Ora, da tali considerazioni possiamo evincere una prassi teorica chiara, da conservare nella mente e agire con il cuore: contestualizzare non è mai minimizzare, né legittimare un atto malvagio. Bisogna resistere al ricatto dell’approccio dicotomico iper-polarizzato, che si esprime attraverso l’identificazione di due gruppi distinti, rigidi e impermeabili: chi sta con Hamas e chi sta con Israele.
L’establishment politico di Israele e gran parte dei miei occidentali premono affinché non avvenga questo tipo di riflessione profonda, con l’intenzione di ridurre il conflitto più lungo e complesso delle storia umana all’azione di un gruppo di scellerati (Hamas) che, a causa di un mero “odio religioso”, decidono di ammazzare gli ebrei “in quanto ebrei” (direbbe Cerasa, direttore de “Il Foglio”). È un approccio alla questione quanto meno disonorevole.
A onor del vero, bisogna dire che è plausibile pensare che diverse componenti di Hamas siano, oggi, dominate dal sentimento dell’antisemitismo, e certamente questo rappresenta un grave problema ed un enorme ostacolo alla pace (per un approfondimento su questo tema, si rimanda all dibattito sullo statuto di Hamas del 1988 e le posizioni antisemite ivi presentate. Si consiglia, inoltre, la lettura di questo articolo e del libro di Paola Caridi). Ed è altrettanto grave constatare l’aumento esponenziale della violenza organizzata dei coloni israeliani, che in particolare modo negli ultimi 25 anni hanno attaccato ed occupato i territori che l’O.N.U. ha assegnato ai palestinesi.

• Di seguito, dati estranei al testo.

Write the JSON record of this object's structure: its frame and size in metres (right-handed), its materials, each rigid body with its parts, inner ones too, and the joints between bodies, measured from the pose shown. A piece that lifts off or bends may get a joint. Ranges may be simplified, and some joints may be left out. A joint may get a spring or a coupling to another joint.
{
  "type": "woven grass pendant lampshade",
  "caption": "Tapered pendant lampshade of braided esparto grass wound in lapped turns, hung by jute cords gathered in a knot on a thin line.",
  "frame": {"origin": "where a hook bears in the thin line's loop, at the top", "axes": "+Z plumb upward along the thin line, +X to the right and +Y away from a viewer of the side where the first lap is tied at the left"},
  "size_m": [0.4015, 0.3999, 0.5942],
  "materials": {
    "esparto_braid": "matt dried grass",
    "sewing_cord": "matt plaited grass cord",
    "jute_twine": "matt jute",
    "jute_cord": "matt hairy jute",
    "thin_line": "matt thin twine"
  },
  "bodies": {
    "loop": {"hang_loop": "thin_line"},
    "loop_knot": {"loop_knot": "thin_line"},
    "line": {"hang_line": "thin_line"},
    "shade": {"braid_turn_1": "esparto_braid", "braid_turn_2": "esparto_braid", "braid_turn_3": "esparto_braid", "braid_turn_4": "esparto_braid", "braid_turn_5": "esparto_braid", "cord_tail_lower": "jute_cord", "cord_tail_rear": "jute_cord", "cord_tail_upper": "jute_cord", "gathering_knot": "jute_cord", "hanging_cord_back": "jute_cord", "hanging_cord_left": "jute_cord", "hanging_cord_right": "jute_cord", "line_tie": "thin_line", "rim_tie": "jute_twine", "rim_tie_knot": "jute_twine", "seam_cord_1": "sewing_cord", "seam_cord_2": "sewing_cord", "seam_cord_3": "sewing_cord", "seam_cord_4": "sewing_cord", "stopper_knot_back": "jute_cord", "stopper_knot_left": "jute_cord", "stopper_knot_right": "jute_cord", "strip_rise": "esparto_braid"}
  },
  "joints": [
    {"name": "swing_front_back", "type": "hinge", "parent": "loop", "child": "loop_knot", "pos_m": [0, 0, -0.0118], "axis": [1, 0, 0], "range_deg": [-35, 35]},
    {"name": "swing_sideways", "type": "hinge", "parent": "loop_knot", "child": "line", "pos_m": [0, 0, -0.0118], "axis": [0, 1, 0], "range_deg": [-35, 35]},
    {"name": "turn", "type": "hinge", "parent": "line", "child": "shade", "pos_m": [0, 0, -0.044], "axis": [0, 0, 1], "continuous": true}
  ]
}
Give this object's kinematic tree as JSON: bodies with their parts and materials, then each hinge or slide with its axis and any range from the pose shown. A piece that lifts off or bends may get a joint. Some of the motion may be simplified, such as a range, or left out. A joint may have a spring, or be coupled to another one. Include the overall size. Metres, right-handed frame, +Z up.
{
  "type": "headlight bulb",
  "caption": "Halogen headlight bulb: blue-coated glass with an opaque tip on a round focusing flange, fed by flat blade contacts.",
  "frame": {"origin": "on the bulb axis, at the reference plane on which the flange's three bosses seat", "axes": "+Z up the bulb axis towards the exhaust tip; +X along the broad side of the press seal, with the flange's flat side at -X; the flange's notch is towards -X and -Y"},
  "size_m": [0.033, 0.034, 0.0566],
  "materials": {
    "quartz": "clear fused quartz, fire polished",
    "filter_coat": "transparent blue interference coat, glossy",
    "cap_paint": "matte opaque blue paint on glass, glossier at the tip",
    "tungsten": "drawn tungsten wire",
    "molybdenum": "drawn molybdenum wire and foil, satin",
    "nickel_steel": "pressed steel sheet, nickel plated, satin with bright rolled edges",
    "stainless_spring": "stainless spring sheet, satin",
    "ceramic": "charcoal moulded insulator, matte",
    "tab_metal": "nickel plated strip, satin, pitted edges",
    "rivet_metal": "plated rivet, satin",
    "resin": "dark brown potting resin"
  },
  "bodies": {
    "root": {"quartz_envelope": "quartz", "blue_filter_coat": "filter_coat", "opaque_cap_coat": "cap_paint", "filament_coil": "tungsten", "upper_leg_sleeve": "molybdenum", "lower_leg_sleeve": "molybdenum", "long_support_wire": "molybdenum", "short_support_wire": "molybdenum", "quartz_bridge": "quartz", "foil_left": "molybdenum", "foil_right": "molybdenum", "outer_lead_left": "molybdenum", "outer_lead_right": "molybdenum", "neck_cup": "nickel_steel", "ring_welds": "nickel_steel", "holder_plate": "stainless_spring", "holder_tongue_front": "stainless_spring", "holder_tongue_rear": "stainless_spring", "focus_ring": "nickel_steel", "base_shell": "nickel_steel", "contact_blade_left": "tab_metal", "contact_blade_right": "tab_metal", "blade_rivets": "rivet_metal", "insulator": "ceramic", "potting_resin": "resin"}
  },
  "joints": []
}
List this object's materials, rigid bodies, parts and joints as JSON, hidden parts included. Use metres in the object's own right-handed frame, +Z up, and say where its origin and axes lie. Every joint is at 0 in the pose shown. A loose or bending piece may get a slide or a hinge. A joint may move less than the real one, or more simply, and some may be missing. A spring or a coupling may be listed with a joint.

È utile e doveroso comprendere la radicalità di tali posizioni prendendo in esame un sistema di ragioni, cause e processi storici. E’ questo che va fatto, oggi, nei confronti di quanto vediamo in medio-oriente: non giustificare, ma porre in dialogo l’oggi con il passato, cogliendo le speranze del futuro di intere generazioni israeliane e palestinesi sotto scacco di una élite politica incapace ed eticamente folle.
Potremmo riassumere quanto detto attraverso una domanda:
- Come siamo passati da Arafat e Rabin, ai quali fu consegnato – insieme a Perez, il premio nobel per la pace – ad Hamas e Netanyahu?
E’ certo che soffocare la popolazione della Striscia di Gaza, tenendola in una condizione che va oltre il disumano non è funzionale al mantenimento della pace; in tal senso si esprimono anche diversi strati della società civile israeliana e tantissimi ebrei nel mondo. La fine dell’oppressione della Striscia di Gaza, la “prigione più grande al mondo“, come l’aveva definita lo storico israeliano Ilan Pappé, deve essere una priorità.
Se la violenza è – per sua natura – ingiustificabile, la sua comprensione è l’unica via per sconfiggerla.